No debt exchange, no IMF
GOVERNMENT has essentially already secured 15 per cent of the support it will need for its planned debt exchange transaction that will involve the swapping of over $720 billion in its domestic debt for lower yielding bonds. The Bank of Jamaica (BOJ) and other public bodies own $110 billion of the domestic debt.
But fundamental to the programme, which is expected to yield savings of $40 billion on interest payments next fiscal year, is the support of financial institutions that hold 63 per cent of the domestic debt, which earn up to 92 per cent of their revenue from Government’s interest payment to them.
According to a Jamaica Information Service (JIS) press release issued late Monday, “Government sources are insisting that, if they do not complete the exchange offer, there will be no International Monetary Fund (IMF) programme, as the offer is integral to the Medium Term Economic Programme it has developed in partnership with the IMF”.

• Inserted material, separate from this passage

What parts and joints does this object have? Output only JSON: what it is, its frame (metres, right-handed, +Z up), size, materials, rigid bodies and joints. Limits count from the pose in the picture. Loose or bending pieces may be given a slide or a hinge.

“The programme is aimed at bringing into a sustainable range, the amount of Government resources devoted to servicing local debt, and reducing the debt in a manner that is fair to all holders of Government paper,” said the release.
Prime Minister Bruce Golding is expected to address the nation through a broadcast tonight, but the Government has already said it will not proceed with the transaction unless it gets “substantially, 100 per cent participation”.

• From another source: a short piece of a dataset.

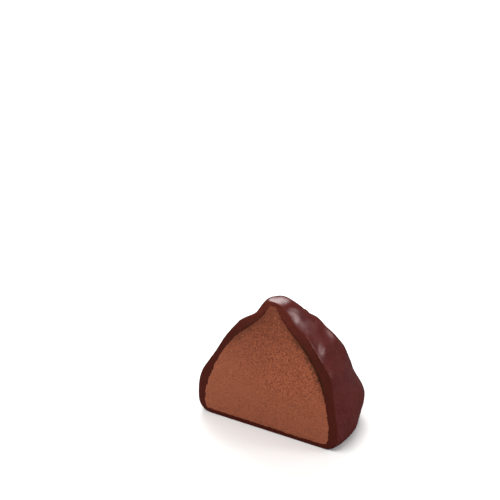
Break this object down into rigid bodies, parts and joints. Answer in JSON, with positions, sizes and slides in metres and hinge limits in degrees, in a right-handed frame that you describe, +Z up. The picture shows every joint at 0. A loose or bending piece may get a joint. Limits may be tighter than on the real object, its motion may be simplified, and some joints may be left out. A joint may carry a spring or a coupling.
{
  "type": "chocolate truffle",
  "caption": "Halved dark chocolate truffle: a coated dome of ganache with a pulled tip, cut upright so that its filling shows.",
  "frame": {"origin": "on the flat of the base, on the axis of the whole truffle", "axes": "+Z up from the base, -Y out of the cut, +X along the cut to the side that the tip was pulled to"},
  "size_m": [0.0323, 0.0207, 0.0287],
  "materials": {
    "coating": "satin dark chocolate",
    "filling": "matte, fine-grained ganache"
  },
  "bodies": {
    "root": {"chocolate_coating": "coating", "ganache_filling": "filling"}
  },
  "joints": []
}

On the other hand, financial institutions earn a significant portion of their revenues from the interest payments they receive from government securities, which would be reduced under the Government’s planned debt swap.

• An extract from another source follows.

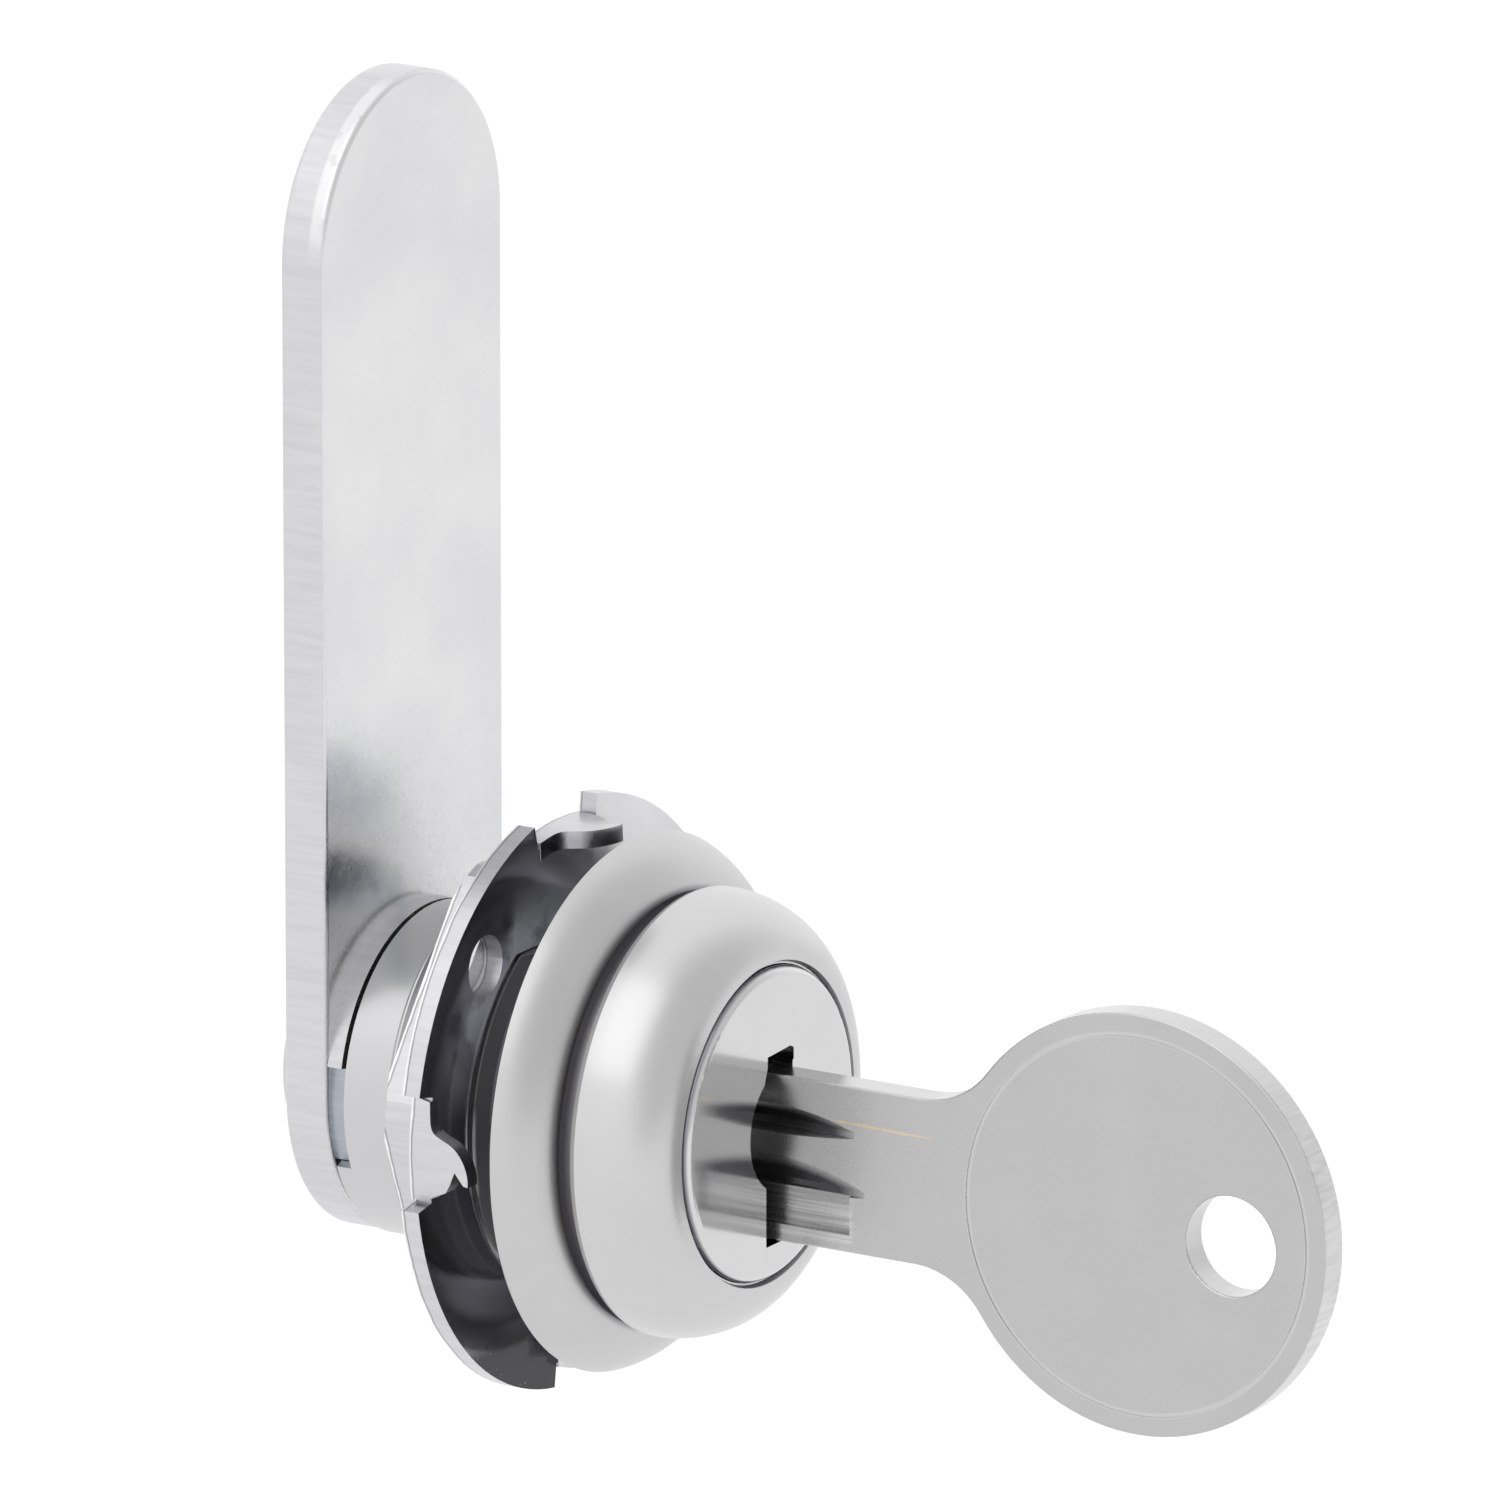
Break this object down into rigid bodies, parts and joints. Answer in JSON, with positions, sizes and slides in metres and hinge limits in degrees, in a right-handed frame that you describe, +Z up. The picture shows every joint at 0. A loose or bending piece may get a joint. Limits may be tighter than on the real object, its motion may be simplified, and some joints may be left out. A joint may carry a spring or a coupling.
{
  "type": "cam lock",
  "caption": "Keyed disc-tumbler cam lock: domed head with a round-bow key, trim collar, spur washer, hex nut and a long straight cam.",
  "frame": {"origin": "on the lock's axis, in the plane of the trim collar's back face, which seats on the front of the panel", "axes": "+Y along the lock's axis from the key side to the back of the panel, +Z up the cam as it stands at rest, +X to the right seen from the key side"},
  "size_m": [0.0282, 0.0551, 0.0628],
  "materials": {
    "body_nickel": "polished nickel plate",
    "plug_nickel": "polished nickel plate",
    "key_nickel": "satin nickel plate, lightly scratched",
    "satin_nickel": "satin nickel plate",
    "zinc_washer": "bright zinc plate with sheared edges",
    "zinc_nut": "bright zinc plate",
    "zinc_ring": "bright zinc plate, dark on its lower finger",
    "zinc_cam": "bright zinc plate, mottled, with a sheared edge",
    "zinc_screw": "bright zinc plate",
    "wafer_brass": "plain stamped",
    "spring_steel": "bright drawn wire"
  },
  "bodies": {
    "lock_body": {"lock_body": "body_nickel", "trim_collar": "satin_nickel", "spur_washer": "zinc_washer", "hex_nut": "zinc_nut"},
    "plug": {"plug": "plug_nickel", "retaining_wafer": "wafer_brass", "retaining_spring": "spring_steel", "stop_washer": "zinc_ring", "cam": "zinc_cam", "cam_lock_washer": "zinc_screw", "cam_screw": "zinc_screw", "wafer_spring_1": "spring_steel", "wafer_spring_2": "spring_steel", "wafer_spring_3": "spring_steel", "wafer_spring_4": "spring_steel", "wafer_spring_5": "spring_steel"},
    "key": {"key": "key_nickel"},
    "wafer_1": {"wafer_1": "wafer_brass"},
    "wafer_2": {"wafer_2": "wafer_brass"},
    "wafer_3": {"wafer_3": "wafer_brass"},
    "wafer_4": {"wafer_4": "wafer_brass"},
    "wafer_5": {"wafer_5": "wafer_brass"}
  },
  "joints": [
    {"name": "plug_turn", "type": "hinge", "parent": "lock_body", "child": "plug", "pos_m": [0, 0, 0], "axis": [0, 1, 0], "range_deg": [0, 90]},
    {"name": "key_slide", "type": "slide", "parent": "plug", "child": "key", "axis": [0, -1, 0], "range_m": [0, 0.024]},
    {"name": "wafer_1_lift", "type": "slide", "parent": "plug", "child": "wafer_1", "axis": [0, 0, 1], "range_m": [0, 0.0009], "deforming": ["wafer_spring_1"]},
    {"name": "wafer_2_lift", "type": "slide", "parent": "plug", "child": "wafer_2", "axis": [0, 0, 1], "range_m": [0, 0.0009], "deforming": ["wafer_spring_2"]},
    {"name": "wafer_3_lift", "type": "slide", "parent": "plug", "child": "wafer_3", "axis": [0, 0, 1], "range_m": [0, 0.0009], "deforming": ["wafer_spring_3"]},
    {"name": "wafer_4_lift", "type": "slide", "parent": "plug", "child": "wafer_4", "axis": [0, 0, 1], "range_m": [0, 0.0009], "deforming": ["wafer_spring_4"]},
    {"name": "wafer_5_lift", "type": "slide", "parent": "plug", "child": "wafer_5", "axis": [0, 0, 1], "range_m": [0, 0.0009], "deforming": ["wafer_spring_5"]}
  ],
  "couplings": [
    {"joint": "wafer_1_lift", "follows": "key_slide", "ratio": 0.0375},
    {"joint": "wafer_2_lift", "follows": "key_slide", "ratio": 0.0375},
    {"joint": "wafer_3_lift", "follows": "key_slide", "ratio": 0.0375},
    {"joint": "wafer_4_lift", "follows": "key_slide", "ratio": 0.0375},
    {"joint": "wafer_5_lift", "follows": "key_slide", "ratio": 0.0375}
  ]
}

These institutions held $454 billion of the $722 billion in local public debt up to last October, and have the most to lose under a debt swap.
The largest holders of the domestic debt include merchant banks, trust companies and brokers with $247 billion; insurance companies with $108 billion; commercial banks with $87 billion and building societies holding $12.5 billion at the end of October last year. Superannuation and pension funds, including BOJ’s superannuation fund held $89 billion.
Last night, stakeholders declined to comment on the impact that the debt swap would have on their revenues while some were still working at determining how the exchange will impact their balance sheets.
What’s clear is that institutions will have to decide if they will accept the Government’s proposal in less than two weeks — the IMF’s board is scheduled to decide on the US$1.3-billion standby facility support, required to plug the balance of payment gap created by the loss in foreign exchange revenues, on January 27.
Even while financial sector sources say that there is general acceptance among financial firms, many of them earn the bulk of their revenues from interest income.
Jamaica Money Market Brokers (JMMB) earned 92 per cent of its operating revenues at $7.5 billion from interest income at $6.9 billion for its half-year ending September 30 2009; this however drops to 56 per cent when net interest income (interest income minus interest expense) is compared with operating revenues.
JMMB didn’t differentiate between interest on loans and earnings from securities, however, investment and resale agreement was $110.5 billion of its total asset base of $124.4 billion while loans and notes receivables totalled $3.4 billion at the end of September 2009.
Mayberry Investment Limited (MIL) earned 85 per cent of its $2.1 billion gross operating revenue from interest income over nine months to September 30, 2009; however this drops to 30 per cent when net interest income is compared with operating revenues.
MIL’s investment securities at the end of September 30, 2009 totalled $14.7 billion, while total assets stood at $23.8 billion. Loans and other receivables totalled $1.9 billion.
Pan Caribbean Financial Services earned 79 per cent of its $7 billion gross operating revenue for the nine months ending September 30, 2009 from interest on securities.
Capital & Credit Financial Group earned two-thirds of its $6.2 billion gross operating revenues or $4.1 billion from interest on investments during the 12 months to September 30, 2009.
National Commercial Bank of Jamaica earned $22.3 billion or 51 per cent of its $43.8 billion gross income from interest from securities for its year to September 30, 2009.
Scotia Group Jamaica earned $18.1 billion or 37 per cent of its $47.9 billion gross operating income from interest from securities during its financial year that ended October 31, 2009.
At the same time, Government plans to use US$400 million from the IMF and multilateral funding to create a Financial Sector Support Fund, to provide a source of liquidity to eligible financial institutions that may be affected by the issuing of new bonds in the exchange.